- To be done:
Retype exactly the stretch of lines that begins at the line containing "What build123d script" and ends at the last line of the data, with no other lines.
^^^^
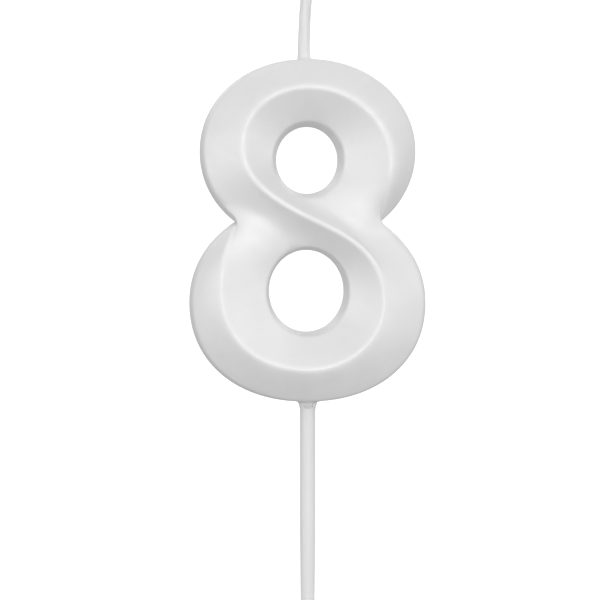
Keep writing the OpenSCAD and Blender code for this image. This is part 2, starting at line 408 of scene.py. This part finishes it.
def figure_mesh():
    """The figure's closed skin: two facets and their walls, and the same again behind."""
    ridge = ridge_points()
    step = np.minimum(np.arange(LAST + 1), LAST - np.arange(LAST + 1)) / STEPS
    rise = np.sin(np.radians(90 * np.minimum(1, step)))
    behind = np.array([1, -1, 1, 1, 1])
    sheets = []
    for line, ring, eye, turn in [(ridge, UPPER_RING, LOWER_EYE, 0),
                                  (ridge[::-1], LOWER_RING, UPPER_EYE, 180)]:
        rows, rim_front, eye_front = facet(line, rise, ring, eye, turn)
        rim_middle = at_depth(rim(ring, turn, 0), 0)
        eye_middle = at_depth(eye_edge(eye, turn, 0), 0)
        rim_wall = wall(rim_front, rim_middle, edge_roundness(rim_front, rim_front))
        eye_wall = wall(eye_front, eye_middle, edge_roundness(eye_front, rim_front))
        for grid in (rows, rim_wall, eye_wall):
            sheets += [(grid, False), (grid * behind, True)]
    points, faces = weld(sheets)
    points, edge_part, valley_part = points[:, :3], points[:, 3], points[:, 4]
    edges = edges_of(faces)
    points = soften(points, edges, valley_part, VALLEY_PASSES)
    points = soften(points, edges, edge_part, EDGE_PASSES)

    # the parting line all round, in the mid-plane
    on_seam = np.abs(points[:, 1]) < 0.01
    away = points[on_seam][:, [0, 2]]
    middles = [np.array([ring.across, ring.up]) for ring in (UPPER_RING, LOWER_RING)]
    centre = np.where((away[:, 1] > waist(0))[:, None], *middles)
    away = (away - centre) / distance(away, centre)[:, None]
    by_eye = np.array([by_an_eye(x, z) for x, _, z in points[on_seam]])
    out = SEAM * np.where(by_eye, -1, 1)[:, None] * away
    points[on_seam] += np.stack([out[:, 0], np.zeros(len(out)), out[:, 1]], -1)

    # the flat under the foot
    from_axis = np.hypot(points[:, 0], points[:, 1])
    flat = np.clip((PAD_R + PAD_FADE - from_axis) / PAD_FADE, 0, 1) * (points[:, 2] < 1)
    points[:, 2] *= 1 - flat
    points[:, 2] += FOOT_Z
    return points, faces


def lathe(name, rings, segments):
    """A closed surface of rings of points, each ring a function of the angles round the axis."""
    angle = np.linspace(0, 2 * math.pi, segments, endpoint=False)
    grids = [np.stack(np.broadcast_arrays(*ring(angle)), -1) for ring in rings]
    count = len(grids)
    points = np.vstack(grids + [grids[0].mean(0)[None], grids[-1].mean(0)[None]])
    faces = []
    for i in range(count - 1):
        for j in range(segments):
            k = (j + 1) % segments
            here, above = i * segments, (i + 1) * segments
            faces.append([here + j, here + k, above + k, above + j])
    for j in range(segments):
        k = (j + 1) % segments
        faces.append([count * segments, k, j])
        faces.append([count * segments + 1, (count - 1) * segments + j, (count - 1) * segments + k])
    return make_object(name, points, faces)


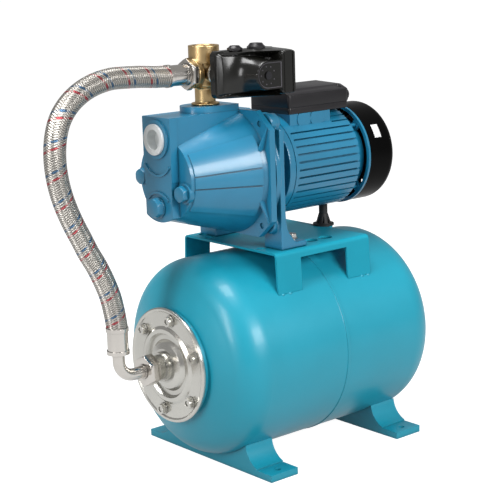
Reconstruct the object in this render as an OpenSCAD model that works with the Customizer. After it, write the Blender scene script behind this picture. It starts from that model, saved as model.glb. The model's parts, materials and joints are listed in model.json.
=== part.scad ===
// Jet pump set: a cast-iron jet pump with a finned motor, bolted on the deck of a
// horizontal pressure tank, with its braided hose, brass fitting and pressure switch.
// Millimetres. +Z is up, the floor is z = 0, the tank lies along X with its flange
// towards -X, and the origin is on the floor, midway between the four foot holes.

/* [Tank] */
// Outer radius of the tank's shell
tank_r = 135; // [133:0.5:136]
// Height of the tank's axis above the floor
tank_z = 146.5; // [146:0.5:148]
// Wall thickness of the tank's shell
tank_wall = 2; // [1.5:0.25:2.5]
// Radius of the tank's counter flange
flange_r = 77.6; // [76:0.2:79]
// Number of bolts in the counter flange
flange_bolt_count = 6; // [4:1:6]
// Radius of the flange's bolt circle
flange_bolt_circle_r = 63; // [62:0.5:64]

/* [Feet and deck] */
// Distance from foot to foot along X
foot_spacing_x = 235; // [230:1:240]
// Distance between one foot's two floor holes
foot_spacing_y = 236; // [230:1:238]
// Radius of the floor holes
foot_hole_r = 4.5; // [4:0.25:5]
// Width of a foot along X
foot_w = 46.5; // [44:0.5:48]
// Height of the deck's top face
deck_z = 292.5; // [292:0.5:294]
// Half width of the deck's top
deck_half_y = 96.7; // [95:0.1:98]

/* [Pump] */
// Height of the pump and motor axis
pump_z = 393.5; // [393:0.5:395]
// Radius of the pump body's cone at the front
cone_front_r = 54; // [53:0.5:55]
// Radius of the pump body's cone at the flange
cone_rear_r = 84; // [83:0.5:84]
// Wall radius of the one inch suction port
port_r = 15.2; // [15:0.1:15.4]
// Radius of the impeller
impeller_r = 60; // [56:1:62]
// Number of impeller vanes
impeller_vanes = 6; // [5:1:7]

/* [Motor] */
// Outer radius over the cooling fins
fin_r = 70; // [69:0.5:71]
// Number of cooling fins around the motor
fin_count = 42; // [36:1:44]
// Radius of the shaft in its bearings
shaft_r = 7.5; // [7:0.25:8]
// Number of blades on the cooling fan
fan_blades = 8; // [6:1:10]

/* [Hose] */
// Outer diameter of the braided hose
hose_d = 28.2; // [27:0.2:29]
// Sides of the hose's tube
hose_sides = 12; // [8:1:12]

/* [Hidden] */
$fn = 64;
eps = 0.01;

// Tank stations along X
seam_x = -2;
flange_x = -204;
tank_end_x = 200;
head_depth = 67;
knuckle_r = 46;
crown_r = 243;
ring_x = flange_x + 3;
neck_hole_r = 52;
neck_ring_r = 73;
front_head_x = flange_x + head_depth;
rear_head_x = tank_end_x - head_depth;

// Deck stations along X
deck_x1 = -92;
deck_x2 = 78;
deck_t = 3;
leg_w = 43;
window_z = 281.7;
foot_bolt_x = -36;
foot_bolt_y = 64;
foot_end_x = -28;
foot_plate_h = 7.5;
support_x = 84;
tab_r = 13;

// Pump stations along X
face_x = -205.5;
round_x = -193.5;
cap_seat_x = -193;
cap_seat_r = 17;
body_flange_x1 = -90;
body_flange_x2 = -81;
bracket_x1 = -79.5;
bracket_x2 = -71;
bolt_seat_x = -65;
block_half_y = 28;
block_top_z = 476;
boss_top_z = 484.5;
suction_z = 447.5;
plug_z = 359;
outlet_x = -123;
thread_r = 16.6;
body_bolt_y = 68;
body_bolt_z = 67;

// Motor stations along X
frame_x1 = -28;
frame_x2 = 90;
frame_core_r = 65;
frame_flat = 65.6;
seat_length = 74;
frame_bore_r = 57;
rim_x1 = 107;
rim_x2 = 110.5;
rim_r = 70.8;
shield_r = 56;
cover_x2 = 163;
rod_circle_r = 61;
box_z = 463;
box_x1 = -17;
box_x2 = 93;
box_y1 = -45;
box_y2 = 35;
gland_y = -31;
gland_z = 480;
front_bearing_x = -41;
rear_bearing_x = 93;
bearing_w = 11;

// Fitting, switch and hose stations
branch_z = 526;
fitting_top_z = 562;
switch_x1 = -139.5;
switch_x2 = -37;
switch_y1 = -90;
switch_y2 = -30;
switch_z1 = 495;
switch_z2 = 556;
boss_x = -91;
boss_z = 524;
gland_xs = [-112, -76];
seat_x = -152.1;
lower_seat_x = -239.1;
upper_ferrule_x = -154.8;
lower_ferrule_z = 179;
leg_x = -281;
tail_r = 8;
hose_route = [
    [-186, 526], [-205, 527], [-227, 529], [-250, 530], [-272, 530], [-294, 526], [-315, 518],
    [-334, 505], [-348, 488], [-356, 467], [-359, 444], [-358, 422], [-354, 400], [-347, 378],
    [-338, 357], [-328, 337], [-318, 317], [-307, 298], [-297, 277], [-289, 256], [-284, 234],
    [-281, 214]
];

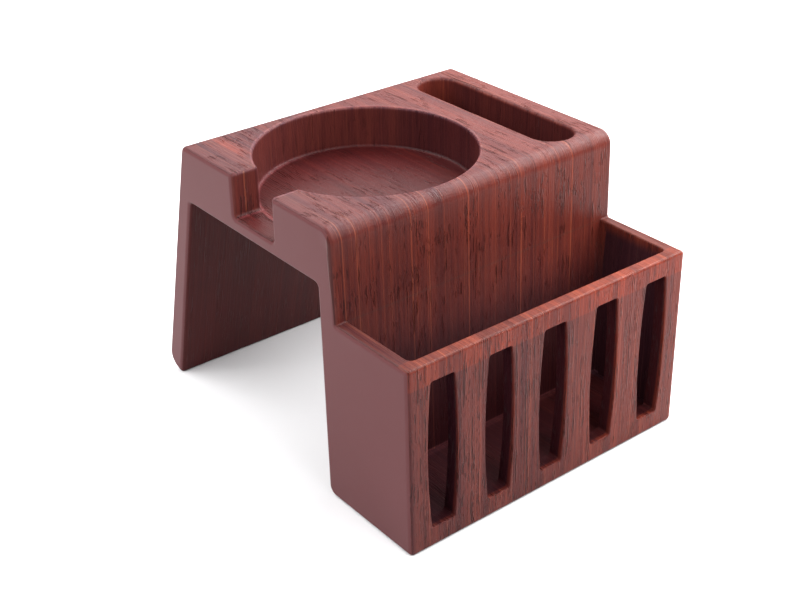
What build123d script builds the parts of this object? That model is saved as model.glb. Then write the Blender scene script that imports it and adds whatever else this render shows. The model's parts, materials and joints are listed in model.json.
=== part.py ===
^^^^
- Exercise solution:
What build123d script builds the parts of this object? That model is saved as model.glb. Then write the Blender scene script that imports it and adds whatever else this render shows. The model's parts, materials and joints are listed in model.json.
=== part.py ===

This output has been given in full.